▶ _Written instruction_: In the listing below, find the line holding "ends = [start]" and the line holding "for node in". Write out those two lines and all lines between, exactly, and nothing more.
— Start Data —
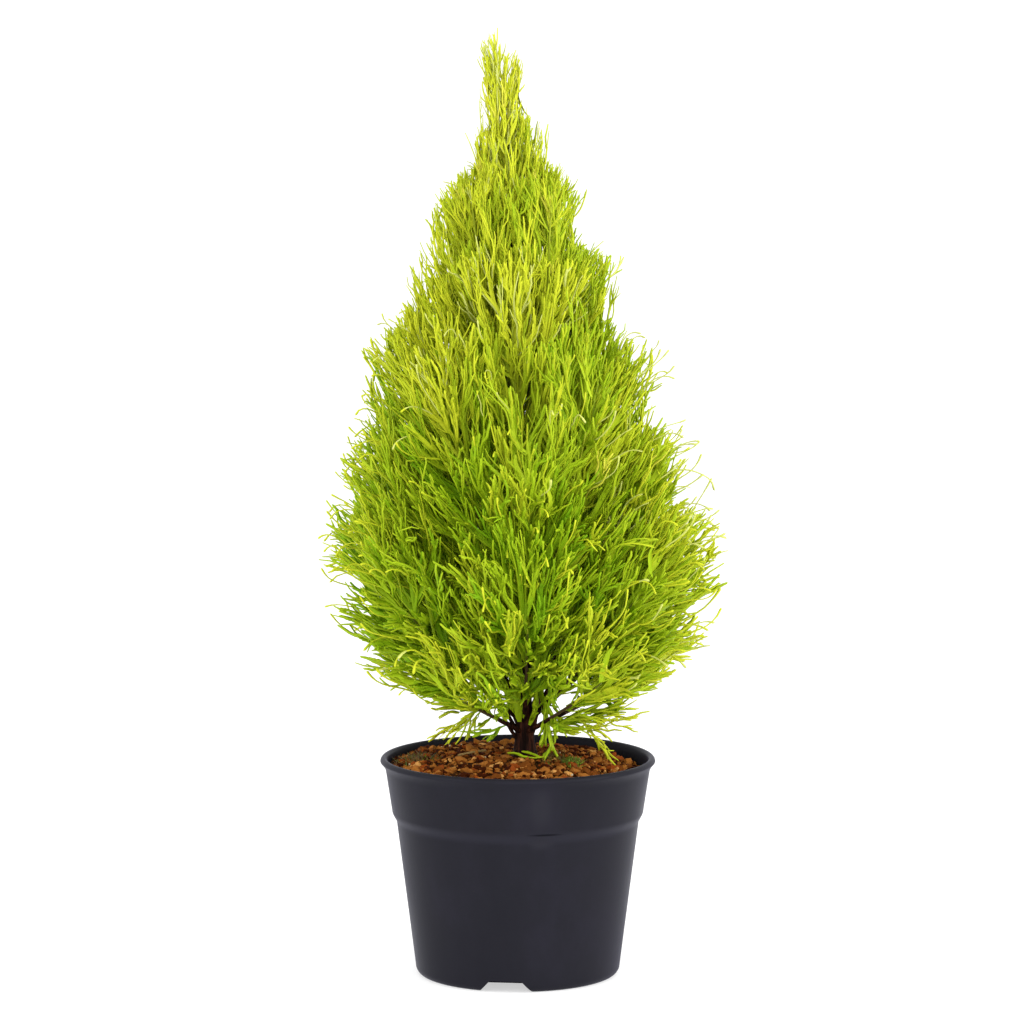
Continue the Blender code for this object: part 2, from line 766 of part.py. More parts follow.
def build_mass(crown, plume):
    """The plume's foliage as one body: a stem, and a core that toothed blades stand out of."""
    first, last = plume.bough, CORE_END
    start = bezier(plume.line, first)
    if plume.bough > 0.0:
        start = start + bezier_tangent(plume.line, first) * SEAT
    ends = [start] + [bezier(plume.line, first + (last - first) * share) for share in (0.06, 0.3, 0.6, 0.96)]
    stem = tube(ends, [STEM_RADIUS * (1.0 - 0.6 * i / 4) for i in range(5)], STEM_SIDES)
    core = core_mesh(crown, plume)
    blades = grow_fan(crown, plume) + grow_blades(crown, plume)
    while True:
        mass = join_mass(plume, blades, core, stem)
        if is_closed(mass) or not blades:
            break
        # a join that doesn't close is made again with one blade fewer
        bpy.data.objects.remove(mass, do_unlink=True)
        blades.pop()


def main():
    clear_scene()
    build_pot()
    build_soil()
    build_trunk()
    plumes = all_plumes()
    crown = Crown(plumes)
    for plume in plumes:
        if plume.bough > 0.0:
            build_bough(plume)
    for plume in plumes:
        build_mass(crown, plume)


main()
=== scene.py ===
"""Lemon cypress in its nursery pot: the finished pieces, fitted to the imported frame, in metres."""

import math

import bmesh
import bpy
import numpy as np
from mathutils import Matrix, Vector, noise


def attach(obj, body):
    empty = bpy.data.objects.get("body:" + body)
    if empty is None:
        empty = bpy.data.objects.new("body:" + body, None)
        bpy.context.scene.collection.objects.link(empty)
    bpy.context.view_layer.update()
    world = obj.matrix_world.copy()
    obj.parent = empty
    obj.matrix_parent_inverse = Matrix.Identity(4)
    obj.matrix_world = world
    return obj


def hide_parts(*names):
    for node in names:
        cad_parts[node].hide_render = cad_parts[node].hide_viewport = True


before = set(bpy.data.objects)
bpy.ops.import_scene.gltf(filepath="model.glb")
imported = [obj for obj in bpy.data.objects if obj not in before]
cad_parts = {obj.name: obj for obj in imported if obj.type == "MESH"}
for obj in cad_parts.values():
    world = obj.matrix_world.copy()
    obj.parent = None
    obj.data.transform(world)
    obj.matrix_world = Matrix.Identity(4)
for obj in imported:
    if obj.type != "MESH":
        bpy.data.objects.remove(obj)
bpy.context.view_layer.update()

MILLIMETRE = 0.001

# Pot, with the source's sizes
RIM_RADIUS = 0.0760
POT_HEIGHT = 0.1211
BASE_RADIUS = 0.0522
FOOT_CORNER_WIDTH = 0.0044
FOOT_CORNER_HEIGHT = 0.0050
STEP_LOW = 0.0845
STEP_HIGH = 0.0915
STEP_RADIUS_LOW = 0.0668
STEP_RADIUS_HIGH = 0.0695
COLLAR_TOP = 0.1162
COLLAR_TOP_RADIUS = 0.0733
LIP_LOW = 0.1135
WALL = 0.0014
FLOOR = 0.0020
POT_SEGMENTS = 144
CHANNELS = 3
CHANNEL_ANGLE = math.radians(263.0)
CHANNEL_TOP_WIDTH = 0.0175
CHANNEL_FOOT_WIDTH = 0.0290
CHANNEL_HEIGHT = 0.0064
CHANNEL_INNER = 0.0300
CHANNEL_REACH = 0.0700
DRAIN_HOLE_RADIUS = 0.0038
DRAIN_HOLE_PLACE = 0.0440
DRAIN_HOLE_SIDES = 20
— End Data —
▶ _Solution for this exercise_:
    ends = [start] + [bezier(plume.line, first + (last - first) * share) for share in (0.06, 0.3, 0.6, 0.96)]
    stem = tube(ends, [STEM_RADIUS * (1.0 - 0.6 * i / 4) for i in range(5)], STEM_SIDES)
    core = core_mesh(crown, plume)
    blades = grow_fan(crown, plume) + grow_blades(crown, plume)
    while True:
        mass = join_mass(plume, blades, core, stem)
        if is_closed(mass) or not blades:
            break
        # a join that doesn't close is made again with one blade fewer
        bpy.data.objects.remove(mass, do_unlink=True)
        blades.pop()


def main():
    clear_scene()
    build_pot()
    build_soil()
    build_trunk()
    plumes = all_plumes()
    crown = Crown(plumes)
    for plume in plumes:
        if plume.bough > 0.0:
            build_bough(plume)
    for plume in plumes:
        build_mass(crown, plume)


main()
=== scene.py ===
"""Lemon cypress in its nursery pot: the finished pieces, fitted to the imported frame, in metres."""

import math

import bmesh
import bpy
import numpy as np
from mathutils import Matrix, Vector, noise


def attach(obj, body):
    empty = bpy.data.objects.get("body:" + body)
    if empty is None:
        empty = bpy.data.objects.new("body:" + body, None)
        bpy.context.scene.collection.objects.link(empty)
    bpy.context.view_layer.update()
    world = obj.matrix_world.copy()
    obj.parent = empty
    obj.matrix_parent_inverse = Matrix.Identity(4)
    obj.matrix_world = world
    return obj


def hide_parts(*names):
    for node in names:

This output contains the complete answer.